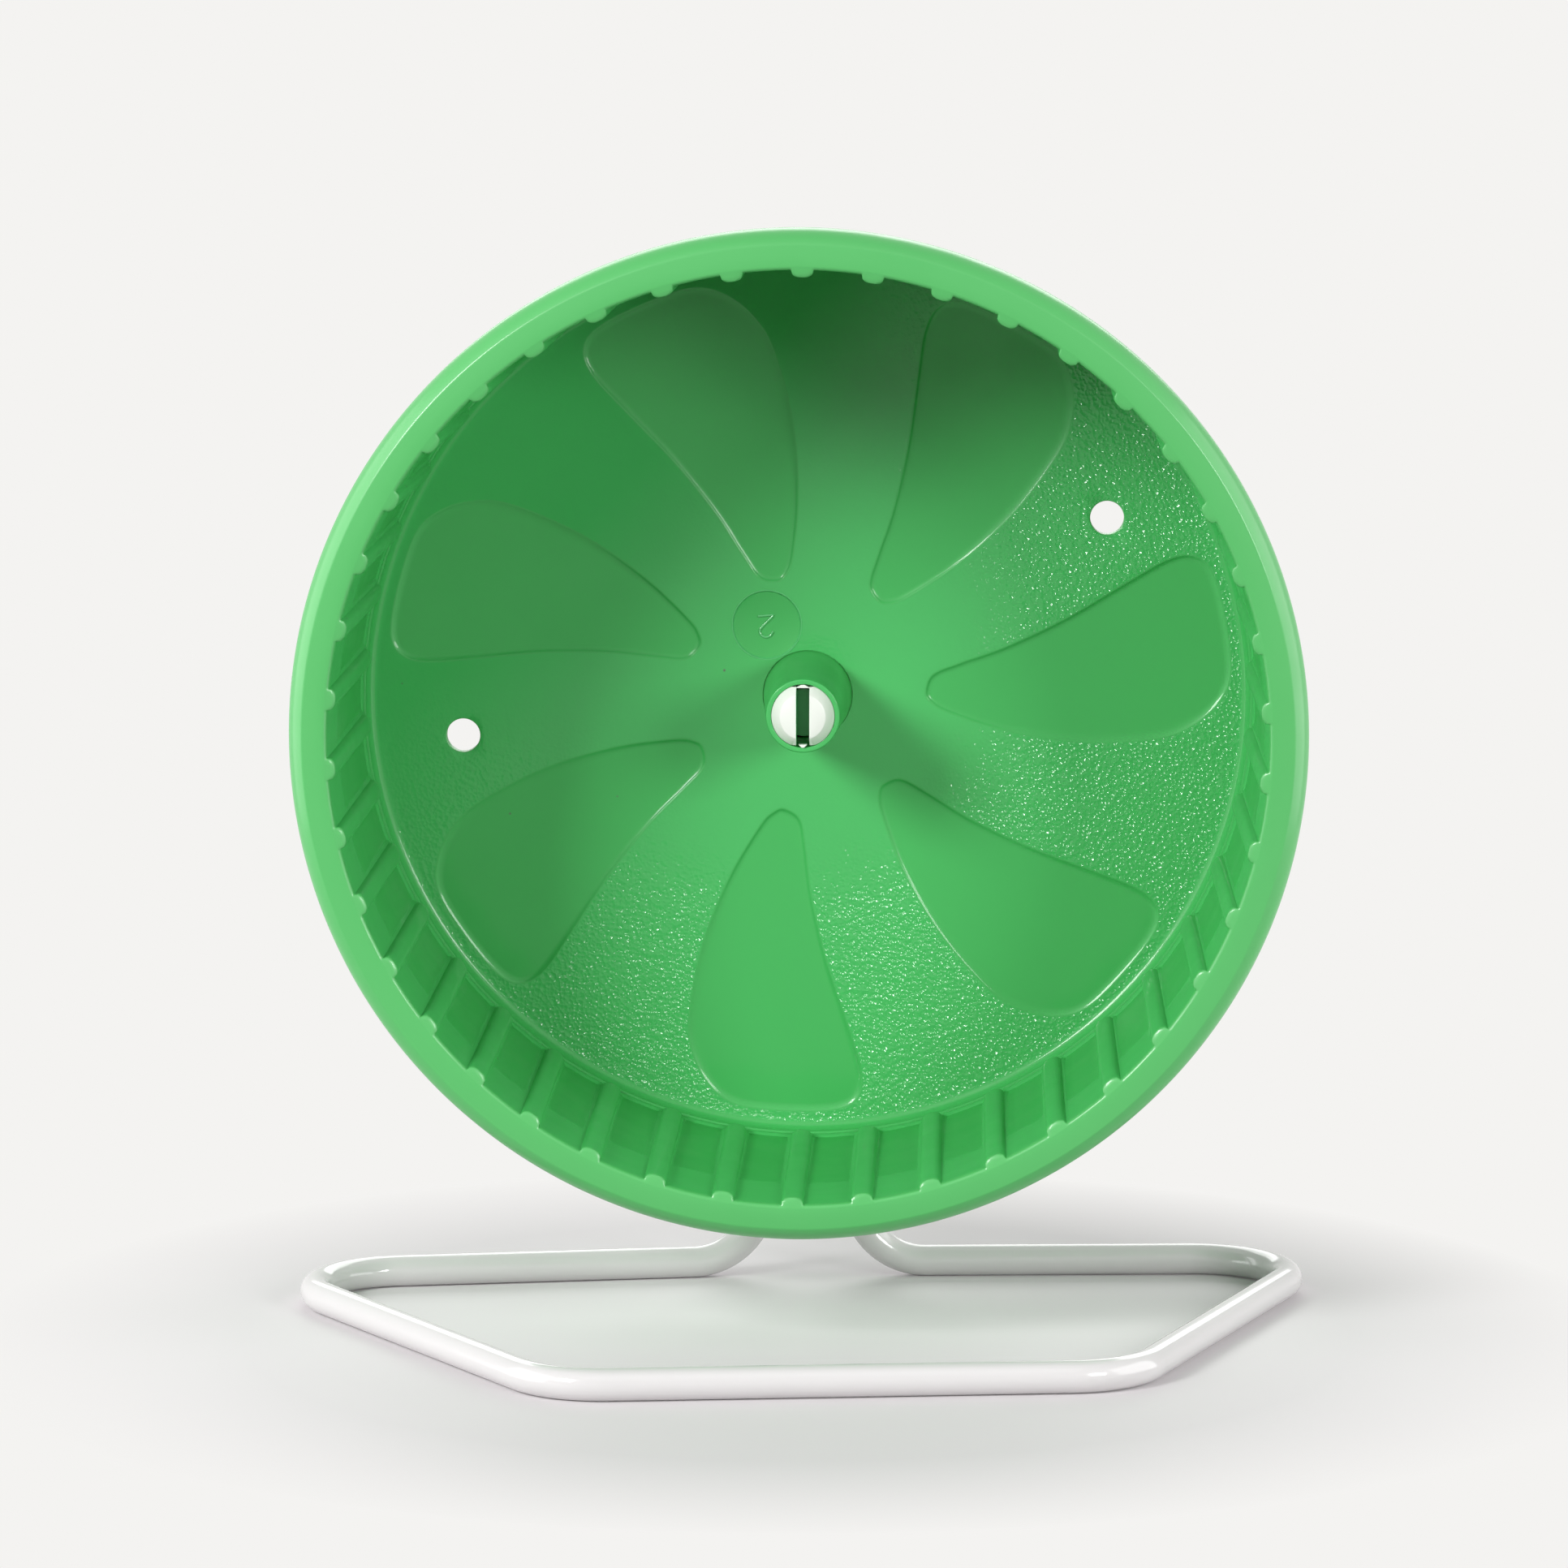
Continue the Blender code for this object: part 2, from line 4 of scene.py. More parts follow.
import bmesh
import bpy
import numpy as np
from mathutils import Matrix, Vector


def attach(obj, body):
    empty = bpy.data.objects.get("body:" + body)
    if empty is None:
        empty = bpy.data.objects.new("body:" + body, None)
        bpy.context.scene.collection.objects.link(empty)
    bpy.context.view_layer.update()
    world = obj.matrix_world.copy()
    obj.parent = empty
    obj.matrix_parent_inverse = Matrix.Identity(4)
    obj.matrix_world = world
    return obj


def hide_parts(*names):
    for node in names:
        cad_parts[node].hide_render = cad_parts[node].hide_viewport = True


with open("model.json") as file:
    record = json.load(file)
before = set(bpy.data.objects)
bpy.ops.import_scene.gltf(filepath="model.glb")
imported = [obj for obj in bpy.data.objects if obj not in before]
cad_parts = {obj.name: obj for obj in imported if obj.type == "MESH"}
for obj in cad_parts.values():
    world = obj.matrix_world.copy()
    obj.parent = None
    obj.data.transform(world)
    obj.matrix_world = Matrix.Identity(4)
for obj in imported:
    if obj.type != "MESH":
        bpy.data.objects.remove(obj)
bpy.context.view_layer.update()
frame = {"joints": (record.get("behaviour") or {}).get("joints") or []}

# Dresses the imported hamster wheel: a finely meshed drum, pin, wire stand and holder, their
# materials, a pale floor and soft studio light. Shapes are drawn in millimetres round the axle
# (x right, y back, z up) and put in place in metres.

mm = 0.001
axle = np.array(frame["joints"][0]["pos_m"])
crispAngle = math.radians(35)  # edges that turn by more than this stay crisp
weldGap = 0.0004 * mm  # points closer than this become one


# Shared making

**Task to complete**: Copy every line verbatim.

**Response to this exercise**:
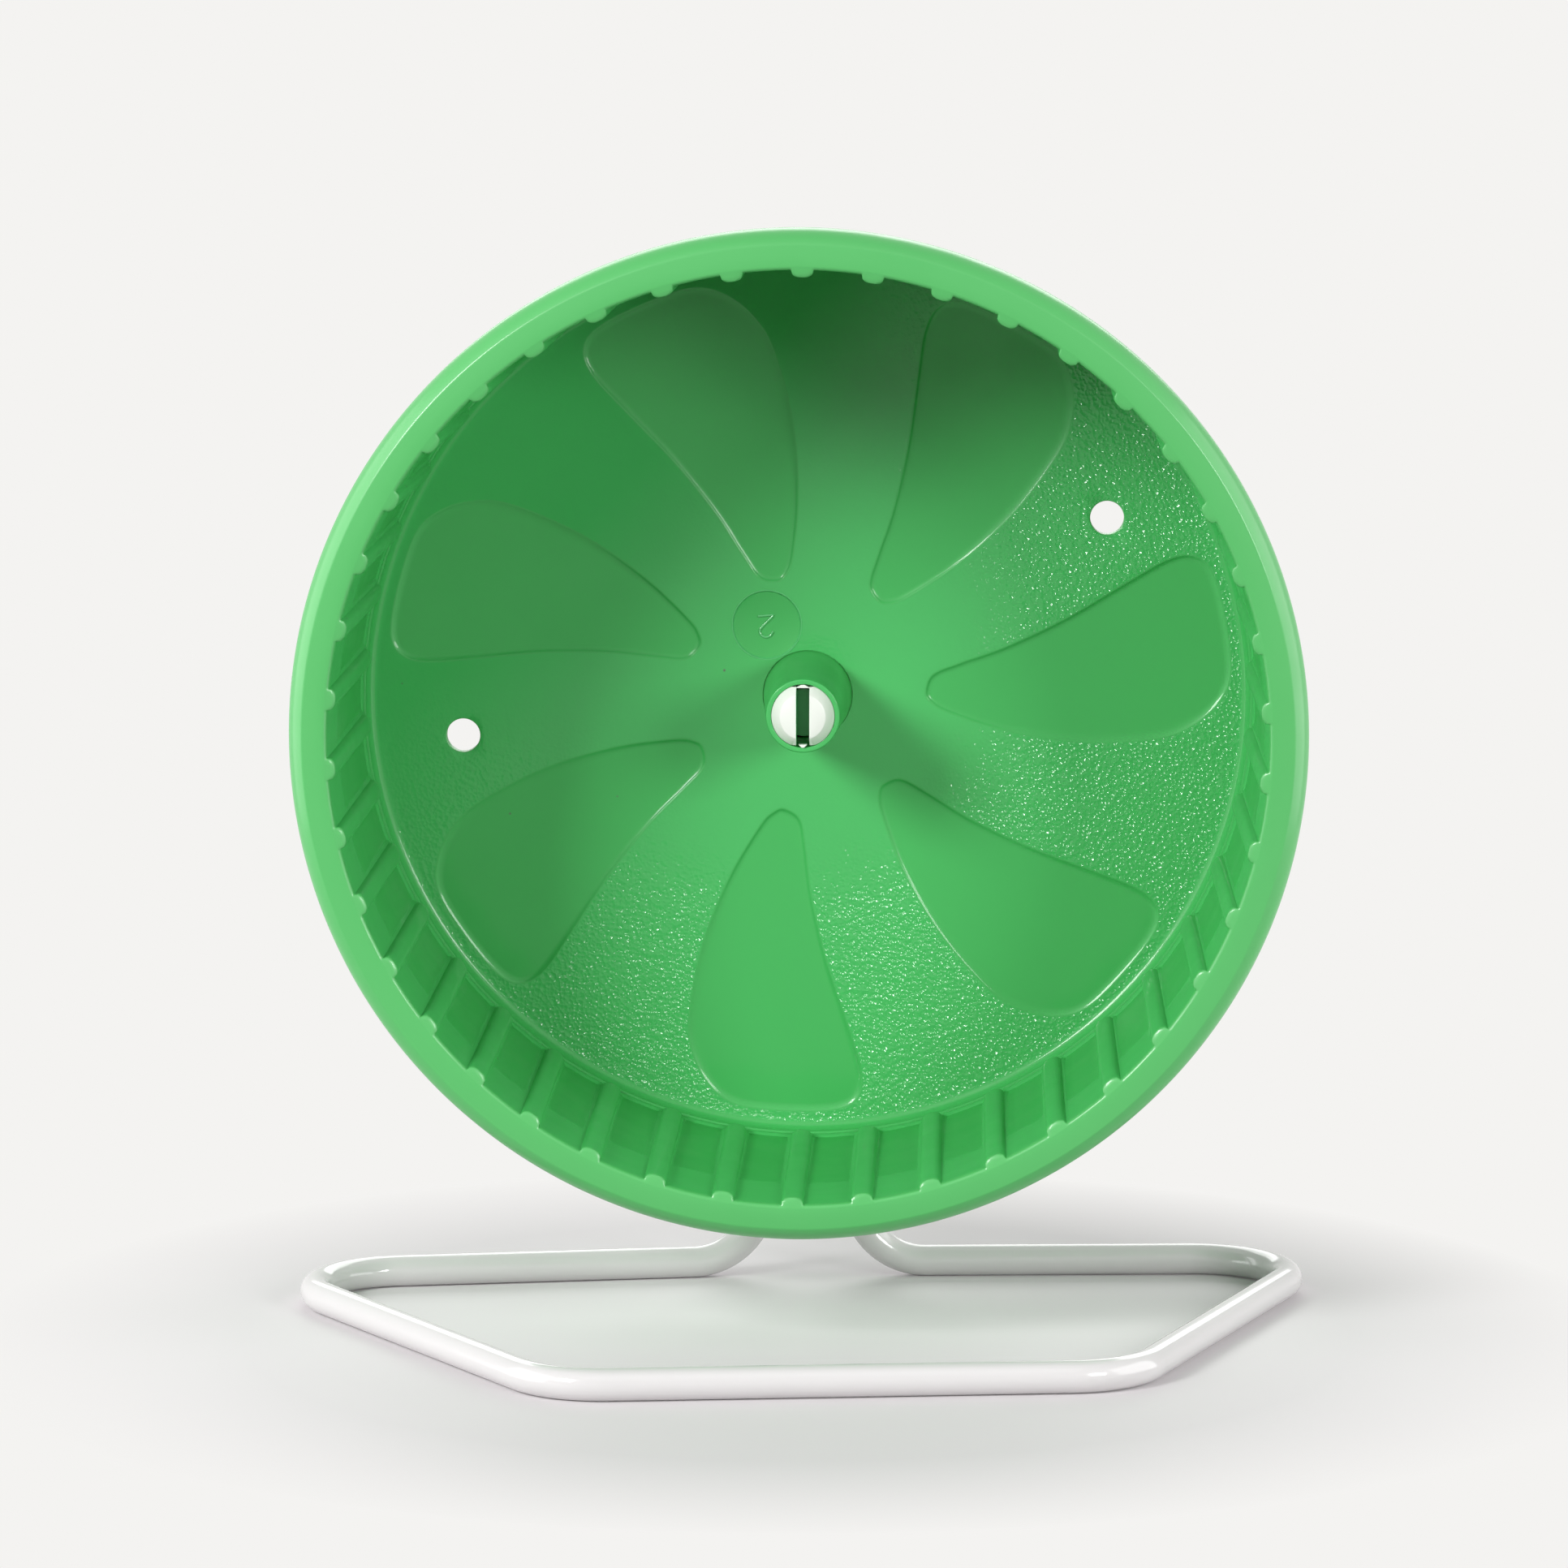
Continue the Blender code for this object: part 2, from line 4 of scene.py. More parts follow.
import bmesh
import bpy
import numpy as np
from mathutils import Matrix, Vector


def attach(obj, body):
    empty = bpy.data.objects.get("body:" + body)
    if empty is None:
        empty = bpy.data.objects.new("body:" + body, None)
        bpy.context.scene.collection.objects.link(empty)
    bpy.context.view_layer.update()
    world = obj.matrix_world.copy()
    obj.parent = empty
    obj.matrix_parent_inverse = Matrix.Identity(4)
    obj.matrix_world = world
    return obj


def hide_parts(*names):
    for node in names:
        cad_parts[node].hide_render = cad_parts[node].hide_viewport = True


with open("model.json") as file:
    record = json.load(file)
before = set(bpy.data.objects)
bpy.ops.import_scene.gltf(filepath="model.glb")
imported = [obj for obj in bpy.data.objects if obj not in before]
cad_parts = {obj.name: obj for obj in imported if obj.type == "MESH"}
for obj in cad_parts.values():
    world = obj.matrix_world.copy()
    obj.parent = None
    obj.data.transform(world)
    obj.matrix_world = Matrix.Identity(4)
for obj in imported:
    if obj.type != "MESH":
        bpy.data.objects.remove(obj)
bpy.context.view_layer.update()
frame = {"joints": (record.get("behaviour") or {}).get("joints") or []}

# Dresses the imported hamster wheel: a finely meshed drum, pin, wire stand and holder, their
# materials, a pale floor and soft studio light. Shapes are drawn in millimetres round the axle
# (x right, y back, z up) and put in place in metres.

mm = 0.001
axle = np.array(frame["joints"][0]["pos_m"])
crispAngle = math.radians(35)  # edges that turn by more than this stay crisp
weldGap = 0.0004 * mm  # points closer than this become one


# Shared making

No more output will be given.